Schöne Bescherung
Die Regierung wird nicht müde, den Corona-impfstoff als die große Erlösung zu preisen. Hoffentlich beschert uns die Politik nicht vorher noch einen dritten Lockdown.
In knapp vier Wochen ist Weihnachten, und keiner weiß genau, wie das Familienfest, die Winterferien, Silvester heuer ablaufen werden. Nicht, weil die Regierung planund konzeptlos vor sich hin werkeln würde, sondern weil das Virus mit uns Schlitten fährt. Ein Blick über die Landesgrenzen genügt: Fast ganz Europa ist im Lockdown, die einen mehr, die anderen weniger.
Am Mittwoch will das „virologische Quartett“Lockerungen verkünden, doch die hohen Infektionszahlen könnten der Regierung einen Strich durch die Rechnung machen. Geplant ist, dass die Schulen (vordringlichster Wunsch der Grünen) und der Handel (vordringlichster Wunsch der ÖVP) am 7. Dezember aufsperren, die Ausgangsbeschränkungen sollen auf die Nachtstunden beschränkt bleiben. Doch was ist, wenn die Kurve der Neuinfektionen weiterhin so langsam nach unten geht? Corona grassiert derzeit im Süden Österreichs, die neuen Hotspots sind Kärnten, Osttirol, der Bezirk Tamsweg.
Bundeskanzler Kurz und Gesundheitsminister Anschober versuchen der Bevölkerung mit dem Hinweis auf die baldigen Impfungen („Gamechanger“) Mut einzuflößen, doch das wird kaum reichen, um das Land durch den Winter zu tragen. Der Grat, über den man bei den geplanten Lockerungen geht, ist ein schmaler: Bei einer zu raschen Öffnung stünde den Österreichern vor der ersehnten Impfung noch ein dritter Lockdown ins Haus. Alles Hysterie?
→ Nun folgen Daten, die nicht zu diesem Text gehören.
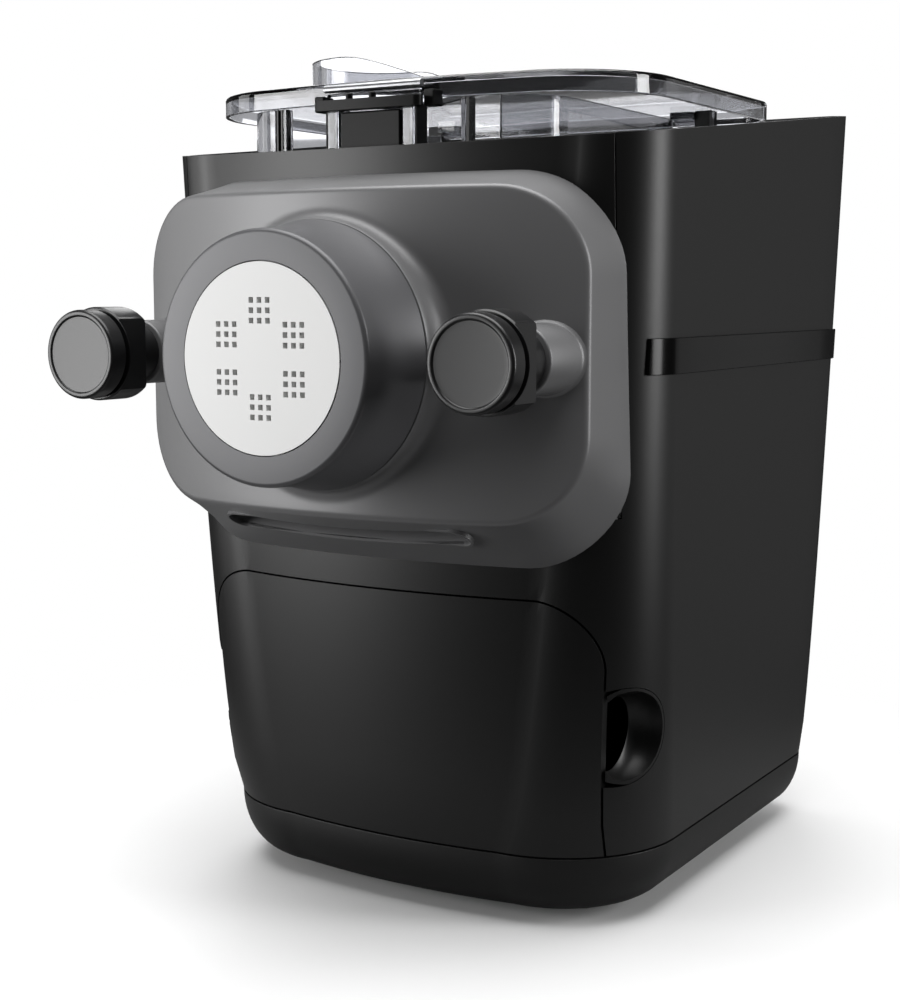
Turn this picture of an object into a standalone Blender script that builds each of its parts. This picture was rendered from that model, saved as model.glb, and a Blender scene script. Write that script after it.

Na ja, in diesen Wochen sterben in Österreich täglich im Durchschnitt 100 Menschen an Corona, die Intensivstationen sind ausgelastet, Operationen werden verschoben.
Vor diesem Hintergrund scheint das Gerangel um die Öffnung der alpinen Winterskiorte zwischen Kurz auf der einen Seite, Macron, Merkel, Conte, Söder auf der anderen Seite eine neue Wendung zu nehmen. In Regierungskreisen wird nicht mehr ausgeschlossen, dass die Skipisten zwar aufsperren, die Hotels aber zu bleiben – nicht aus Vernunft, sondern aus wirtschaftlichen Erwägungen. In Tirol, Vorarlberg, Teilen Salzburgs stammen 80 und mehr Prozent der Gäste aus dem Ausland. Wenn Deutsche, Niederländer, Briten, Skandinavier ausblieben, weil bei der Rückkehr in die Heimat die Quarantäne droht, kann man gleich alles zu lassen. Fixkostenzuschuss und Kurzarbeit federn bei den Hotels das Schlimmste ab. och ist die Geschichte nicht geschrieben, ob die Regierung den zweiten Lockdown nicht zu spät verordnet hat und sich angesichts der aktuellen Corona-rekordzahlen den Vorwurf der Fahrlässigkeit gefallen lassen muss. In jedem Fall kann es nicht sein, dass sich die Regierung wie beim ersten Lockdown als Europas Musterschüler feiern lässt, aber jetzt, wenn die Lage ernst ist, den Landeshauptleuten, den Gesundheitsbehörden (wegen der fehlenden Contact Tracer), den Menschen, die den Hausverstand nicht einschalten, die Schuld in die Schuhe geschoben wird.